The best results come from combining simple tools with careful verification.

No single tool is enough on its own.

  • Laser distance measurer: Fast and accurate for wall lengths, ceiling height, and seating distance.
  • Steel tape measure: Useful for door openings, trim, and short distances where precision matters.
  • Graph paper or digital floor plan app: Helps turn measurements into a scaled layout.
  • Painter’s tape: Mark seat positions, screen size, or speaker locations on the floor and walls.
  • Bubble level and stud finder: Helpful when planning mounts, shelves, and acoustic panels.

Common Mistakes to Avoid

Many theater projects run into trouble because the room was measured too casually.

Avoid these common errors before buying equipment or building out the space.

  • Measuring only once instead of confirming each dimension.
  • Ignoring trim, baseboards, and fireplace protrusions.
  • Forgetting the space needed for recliners in the fully open position.
  • Placing the screen without checking speaker and cabinet clearance.
  • Assuming the room is square when it is actually slightly out of alignment.
  • Overlooking ceiling height when planning Atmos speakers or a projector mount.

Even small measurement errors can affect sightlines, speaker balance, and comfort, so it is worth checking every critical dimension twice.

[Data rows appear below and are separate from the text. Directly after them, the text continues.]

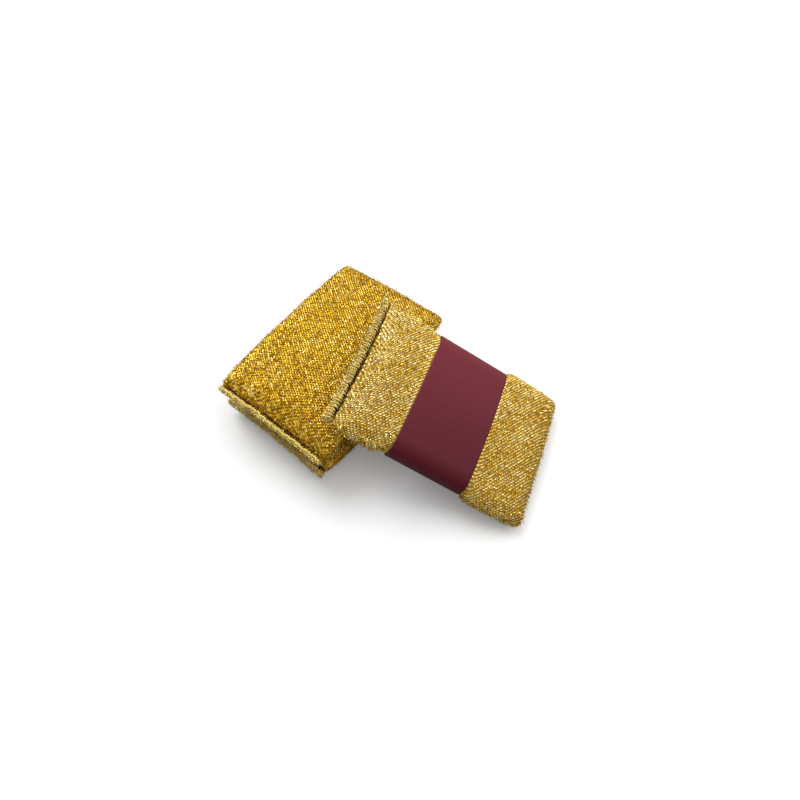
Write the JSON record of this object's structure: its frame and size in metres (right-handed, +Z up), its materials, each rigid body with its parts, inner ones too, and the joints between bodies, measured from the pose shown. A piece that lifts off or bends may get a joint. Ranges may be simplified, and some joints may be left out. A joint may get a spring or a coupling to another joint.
{
  "type": "kitchen sponge set",
  "caption": "Flat kitchen sponges in gold metallic net: foam in a knitted tube with an overcast lip; a small pile, and one in a plain paper band leaning on it.",
  "frame": {"origin": "middle of the whole set's bounding box, on the floor that it lies on", "axes": "+Z up; +X to the right in the picture, which is the set's longest extent; +Y away from the viewer"},
  "size_m": [0.2196, 0.1824, 0.062],
  "materials": {
    "gold_lame_knit": "gold metallic slit-yarn knit, sparkling, slightly fuzzy",
    "gold_thread": "gold sewing thread",
    "foam": "open-cell foam",
    "wine_paper": "wine red satin paper, bare",
    "dry_glue": "dried hot-melt glue"
  },
  "bodies": {
    "lower_sponge": {"lower_knit_cover": "gold_lame_knit", "lower_foam_core": "foam", "lower_lip_stitching": "gold_thread", "lower_end_seam_stitching": "gold_thread"},
    "upper_sponge": {"upper_knit_cover": "gold_lame_knit", "upper_foam_core": "foam", "upper_lip_stitching": "gold_thread", "upper_end_seam_stitching": "gold_thread"},
    "banded_sponge": {"banded_knit_cover": "gold_lame_knit", "banded_foam_core": "foam", "banded_lip_stitching": "gold_thread", "banded_end_seam_stitching": "gold_thread"},
    "band": {"paper_band": "wine_paper", "band_glue": "dry_glue"}
  },
  "joints": [
    {"name": "upper_lift", "type": "slide", "parent": "lower_sponge", "child": "upper_sponge", "axis": [0, 0, 1], "range_m": [0, 0.08]},
    {"name": "banded_lift", "type": "slide", "parent": "upper_sponge", "child": "banded_sponge", "axis": [0, 0, 1], "range_m": [0, 0.12]},
    {"name": "band_slide", "type": "slide", "parent": "banded_sponge", "child": "band", "axis": [0.8602, -0.3563, -0.3648], "range_m": [-0.004, 0.026]}
  ]
}
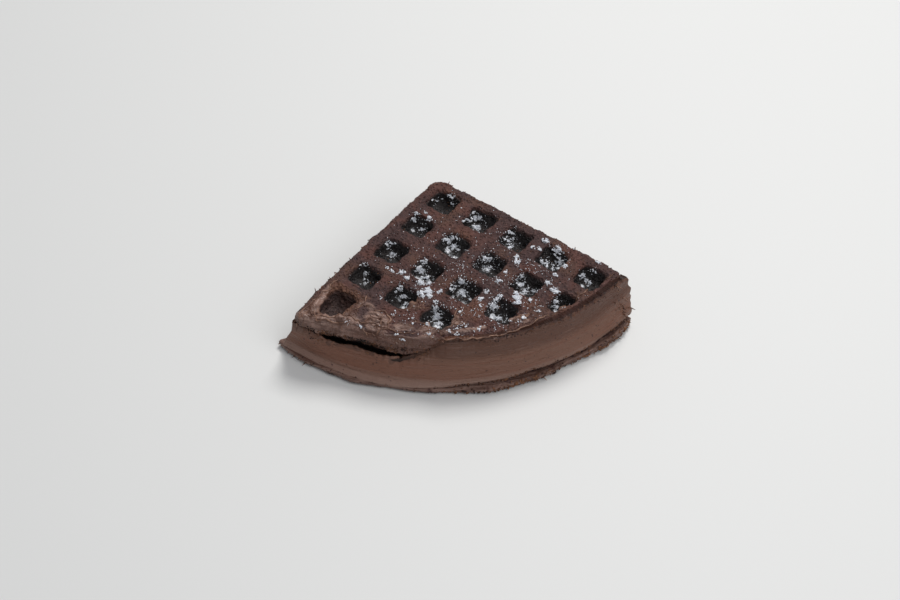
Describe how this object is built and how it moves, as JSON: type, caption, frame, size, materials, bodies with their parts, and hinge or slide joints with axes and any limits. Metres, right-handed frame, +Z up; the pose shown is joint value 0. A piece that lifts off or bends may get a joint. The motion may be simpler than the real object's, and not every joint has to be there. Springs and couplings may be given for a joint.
{
  "type": "filled chocolate waffle wedge",
  "caption": "Quarter-round wedge of two square-pocket chocolate waffles with chocolate cream between them and wiped round the curved side, dusted with icing sugar.",
  "frame": {"origin": "on the surface the wedge rests on, under the middle of its bounding box", "axes": "+Z up, the wedge's point towards +Y, its curved side towards -Y, its longest side along X"},
  "size_m": [0.1336, 0.0918, 0.0244],
  "materials": {
    "baked_waffle": "matte dark chocolate crust, fine crumb, nearly black in the pockets",
    "cream": "satin milk chocolate cream with spatula streaks",
    "sugar": "matte white icing sugar, loose grains and small clumps"
  },
  "bodies": {
    "root": {"waffle_top": "baked_waffle", "chocolate_cream": "cream", "waffle_bottom": "baked_waffle"}
  },
  "joints": []
}
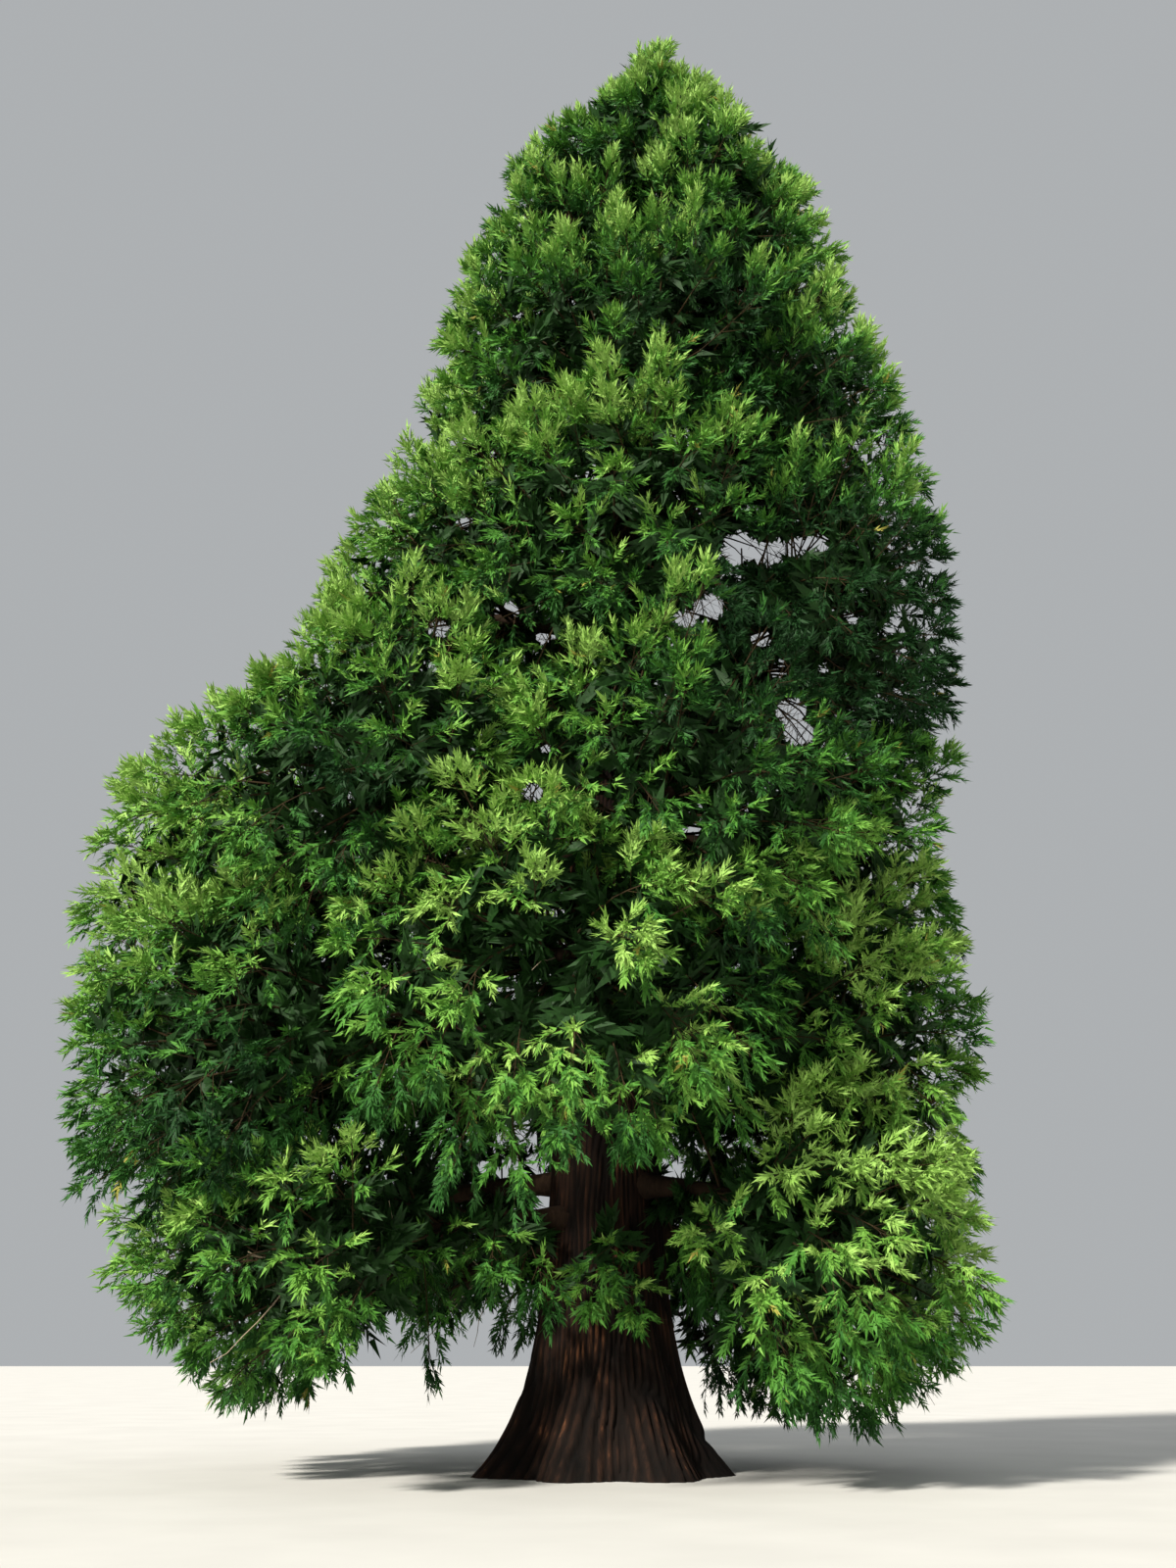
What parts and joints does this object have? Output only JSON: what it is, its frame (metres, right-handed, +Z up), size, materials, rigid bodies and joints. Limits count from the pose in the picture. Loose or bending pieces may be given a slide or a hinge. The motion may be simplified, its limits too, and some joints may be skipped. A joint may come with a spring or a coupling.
{
  "type": "giant sequoia tree",
  "caption": "Mature evergreen conifer with a fluted, flared reddish trunk and dense scale-leaved foliage in billowing masses, forming a broad leaning cone clothed almost to the ground.",
  "frame": {"origin": "middle of the flat cut under the trunk, at ground level", "axes": "+Z up along the tree; -Y is the front that the picture shows; the top leans towards +X"},
  "size_m": [15.8865, 15.4898, 27],
  "materials": {
    "trunk_bark": "deeply ridged fibrous bark, reddish brown",
    "bough_bark": "rough grey-brown bark",
    "foliage": "matt mid-green scale leaves on fine twigs"
  },
  "bodies": {
    "root": {"trunk": "trunk_bark", "skirt_bough_1": "bough_bark", "skirt_mass_1": "foliage", "skirt_bough_2": "bough_bark", "skirt_mass_2": "foliage", "skirt_bough_3": "bough_bark", "skirt_mass_3": "foliage", "skirt_bough_4": "bough_bark", "skirt_mass_4": "foliage", "skirt_bough_5": "bough_bark", "skirt_mass_5": "foliage", "skirt_bough_6": "bough_bark", "skirt_mass_6": "foliage", "low_bough_1": "bough_bark", "low_mass_1": "foliage", "low_bough_2": "bough_bark", "low_mass_2": "foliage", "low_bough_3": "bough_bark", "low_mass_3": "foliage", "low_bough_4": "bough_bark", "low_mass_4": "foliage", "low_bough_5": "bough_bark", "low_mass_5": "foliage", "low_bough_6": "bough_bark", "low_mass_6": "foliage", "broad_bough_1": "bough_bark", "broad_mass_1": "foliage", "broad_bough_2": "bough_bark", "broad_mass_2": "foliage", "broad_bough_3": "bough_bark", "broad_mass_3": "foliage", "broad_bough_4": "bough_bark", "broad_mass_4": "foliage", "broad_bough_5": "bough_bark", "broad_mass_5": "foliage", "broad_bough_6": "bough_bark", "broad_mass_6": "foliage", "middle_bough_1": "bough_bark", "middle_mass_1": "foliage", "middle_bough_2": "bough_bark", "middle_mass_2": "foliage", "middle_bough_3": "bough_bark", "middle_mass_3": "foliage", "middle_bough_4": "bough_bark", "middle_mass_4": "foliage", "middle_bough_5": "bough_bark", "middle_mass_5": "foliage", "upper_mass_1": "foliage", "upper_mass_2": "foliage", "upper_mass_3": "foliage", "upper_mass_4": "foliage", "high_mass_1": "foliage", "high_mass_2": "foliage", "high_mass_3": "foliage", "high_mass_4": "foliage", "crown_top_mass_1": "foliage", "crown_top_mass_2": "foliage", "crown_top_mass_3": "foliage", "leader_mass": "foliage"}
  },
  "joints": []
}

Turning Measurements into a Better Theater Design

After you collect the numbers, group them into three planning categories: display, seating, and sound.

This makes it easier to compare projector versus TV options, decide whether to use one row or two, and place speakers with confidence.

A well-measured room also helps when working with installers, designers, or AV consultants.

Clear measurements reduce guesswork, speed up equipment selection, and lower the risk of expensive changes later.